Pros and Cons of Manufacturing in Korea: Is It Right for Your Business? | Joon K Lee

FAQs

Why is South Korea considered a global leader in manufacturing?

South Korea’s manufacturing prowess comes from its investment in advanced technologies, a skilled workforce, and a focus on producing high-quality products. Industries like electronics, semiconductors, automotive, and renewable energy are especially strong. Plus, government support and strategic trade agreements give South Korea a competitive edge in the global manufacturing landscape.

What are the main challenges foreign companies face when manufacturing in South Korea?

While South Korea offers many advantages, challenges include rising labor costs, workforce shortages due to an aging population, and regulatory changes that can affect tax and compliance processes. Additionally, cultural differences in business dealings can pose challenges for companies unfamiliar with Korean business etiquette.

How does South Korea’s location benefit global supply chains?

South Korea is strategically positioned on the Korean Peninsula, offering easy access to emerging markets in Asia, including China and Southeast Asia. Its advanced infrastructure and global trade agreements also make it an ideal hub for companies looking to streamline their supply chains and expand into new markets.

Is manufacturing in South Korea cost-effective for foreign businesses?

It depends on your industry. If you’re focused on high-tech, advanced manufacturing, South Korea’s quality and technological expertise can justify the costs. However, for labor-intensive industries looking for lower production costs, other countries in Asia might offer better margins. It’s important to consider both profit margins and long-term investment potential.

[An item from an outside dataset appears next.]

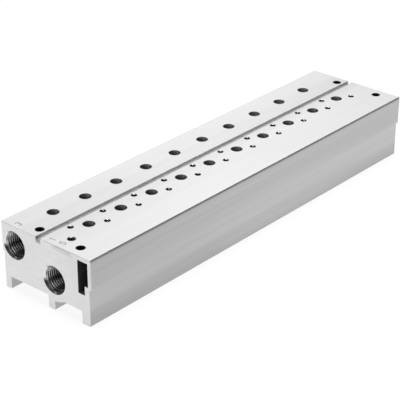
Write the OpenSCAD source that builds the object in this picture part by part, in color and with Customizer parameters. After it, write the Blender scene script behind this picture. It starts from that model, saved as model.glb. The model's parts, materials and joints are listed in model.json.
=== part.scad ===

How can foreign companies overcome cultural barriers when doing business in South Korea?

Building strong, respectful relationships is key. Invest time in understanding South Korean business culture, which values hierarchy, respect, and long-term connections. Partnering with local experts, investing in workforce development, and learning about regulatory processes can also ease the transition and help avoid misunderstandings.